[Parts and joints as JSON]

** START **

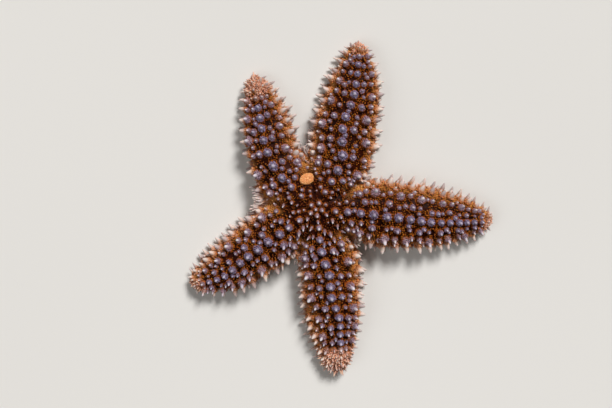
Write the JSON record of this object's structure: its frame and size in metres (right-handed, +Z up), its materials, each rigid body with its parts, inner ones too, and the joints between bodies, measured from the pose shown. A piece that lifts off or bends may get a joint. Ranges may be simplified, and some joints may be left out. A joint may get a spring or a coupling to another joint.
{
  "type": "sea star",
  "caption": "Still, life-size sea star resting on its mouth side, its arms spread and bent, with knobbed spines, a bare sieve plate and grooves of tube feet underneath.",
  "frame": {"origin": "under the middle of the whole body's box, on the level of the flat soles that it rests on", "axes": "+Z up, out of the back; +X along the longest straight arm; +Y to the side of the disc where the sieve plate lies"},
  "size_m": [0.0642, 0.0706, 0.0091],
  "materials": {
    "skin_and_spines": "matt, as damp limy skin set with knobs",
    "sieve_plate": "matt",
    "eyespot": "gloss"
  },
  "bodies": {
    "root": {"disc": "skin_and_spines", "arm_right": "skin_and_spines", "arm_top": "skin_and_spines", "arm_top_left": "skin_and_spines", "arm_bottom_left": "skin_and_spines", "arm_bottom": "skin_and_spines", "madreporite": "sieve_plate", "eyespot_right": "eyespot", "eyespot_top": "eyespot", "eyespot_top_left": "eyespot", "eyespot_bottom_left": "eyespot", "eyespot_bottom": "eyespot"}
  },
  "joints": []
}
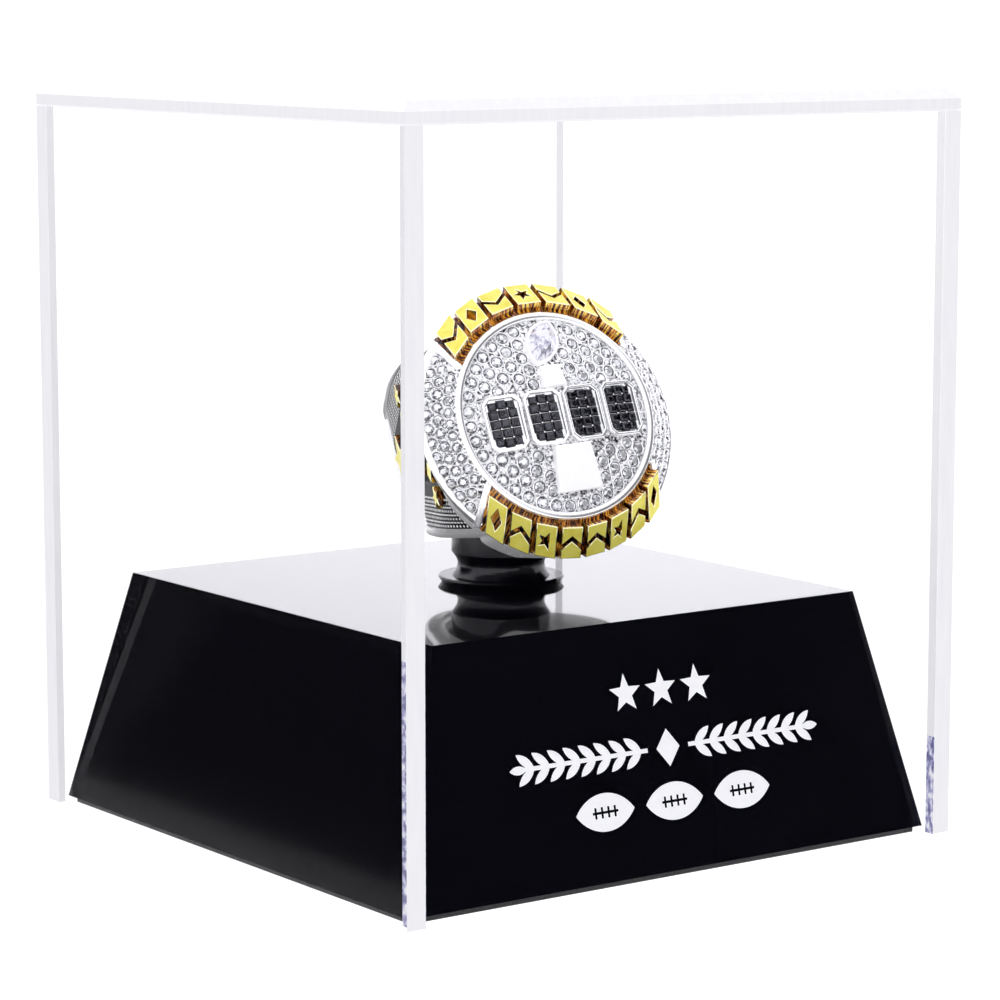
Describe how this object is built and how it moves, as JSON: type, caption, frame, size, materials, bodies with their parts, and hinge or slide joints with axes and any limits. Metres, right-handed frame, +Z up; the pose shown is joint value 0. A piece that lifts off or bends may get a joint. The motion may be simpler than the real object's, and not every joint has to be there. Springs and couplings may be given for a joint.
{
  "type": "ring display case",
  "caption": "Clear square cover over a black tapered base, with a swivelling holder that carries a large ornamental finger ring on a leaning finger.",
  "frame": {"origin": "centre of the case's square footprint, on the surface it stands on", "axes": "+Z up, -Y towards the side with the engraved rows, -X towards the left side seen from the front"},
  "size_m": [0.08, 0.08, 0.09],
  "materials": {
    "clear_acrylic": "polished clear sheet with bright edges",
    "black_acrylic": "mirror gloss",
    "black_board": "matte",
    "zinc_steel": "zinc plated",
    "felt": "felted",
    "white_fill": "satin paint in the engraving",
    "nylon": "satin",
    "holder_plastic": "gloss moulded",
    "rubber": "smooth",
    "silver_plate": "polished",
    "gold_plate": "polished",
    "amber_enamel": "translucent amber over gold",
    "black_enamel": "satin",
    "clear_crystal": "faceted",
    "black_crystal": "faceted"
  },
  "bodies": {
    "base": {"base_top_panel": "black_acrylic", "base_front_panel": "black_acrylic", "base_back_panel": "black_acrylic", "base_left_panel": "black_acrylic", "base_right_panel": "black_acrylic", "base_floor": "black_board", "corner_blocks": "black_board", "floor_screws": "zinc_steel", "felt_pad": "felt", "star_inlay": "white_fill", "laurel_inlay": "white_fill", "football_inlay": "white_fill", "swivel_washer": "nylon"},
    "cover": {"cover_top": "clear_acrylic", "cover_front": "clear_acrylic", "cover_back": "clear_acrylic", "cover_left": "clear_acrylic", "cover_right": "clear_acrylic"},
    "holder": {"holder_body": "holder_plastic", "finger_bands": "rubber", "retaining_washer": "zinc_steel", "retaining_nut": "zinc_steel"},
    "ring": {"ring_casting": "silver_plate", "face_rim": "silver_plate", "face_stones": "clear_crystal", "plaque_frames": "silver_plate", "black_stones": "black_crystal", "marquise_stone": "clear_crystal", "pedestal_relief": "silver_plate", "upper_ground": "amber_enamel", "lower_ground": "amber_enamel", "upper_blocks": "gold_plate", "lower_blocks": "gold_plate", "left_pave_panel": "silver_plate", "right_pave_panel": "silver_plate", "pave_stones": "clear_crystal", "shank_panels": "black_enamel", "shank_ornaments": "gold_plate"}
  },
  "joints": [
    {"name": "cover_lift", "type": "slide", "parent": "base", "child": "cover", "axis": [0, 0, 1], "range_m": [0, 0.1]},
    {"name": "holder_swivel", "type": "hinge", "parent": "base", "child": "holder", "pos_m": [0.001, 0, 0.0295], "axis": [0, 0, 1], "range_deg": [-180, 180]},
    {"name": "ring_lift", "type": "slide", "parent": "holder", "child": "ring", "axis": [0, 0.3987, 0.9171], "range_m": [0, 0.022]}
  ]
}
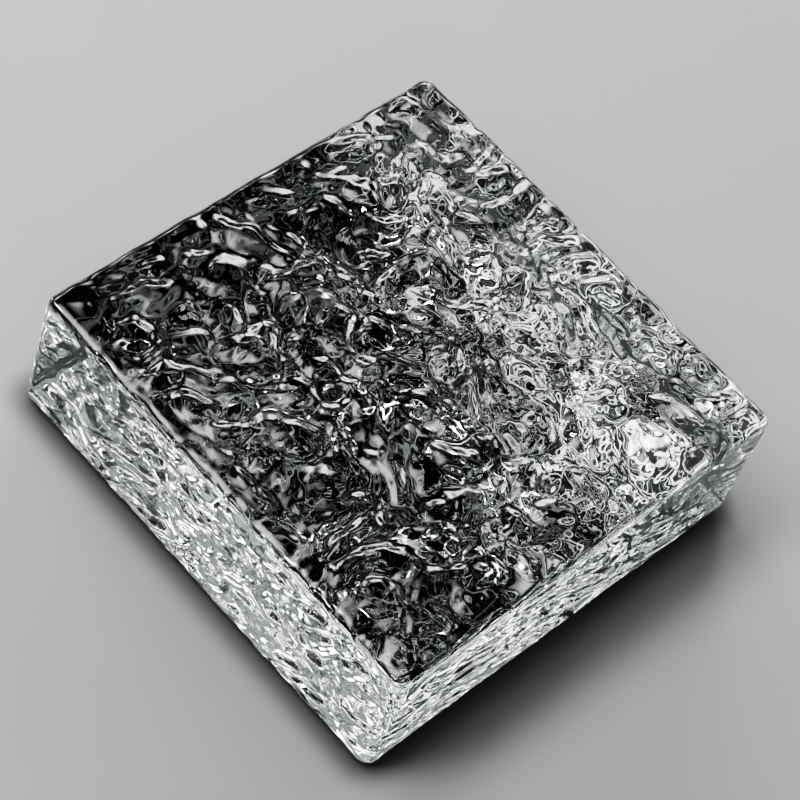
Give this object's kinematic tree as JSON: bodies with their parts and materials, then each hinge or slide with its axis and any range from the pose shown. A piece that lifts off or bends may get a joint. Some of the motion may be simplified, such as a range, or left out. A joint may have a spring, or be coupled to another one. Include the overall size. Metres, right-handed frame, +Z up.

** END **

*WORK INSTRUCTIONS*:
Find how many lines of the material carry the string "each". Only the number should be in the answer.

*TASK RESULT*:
2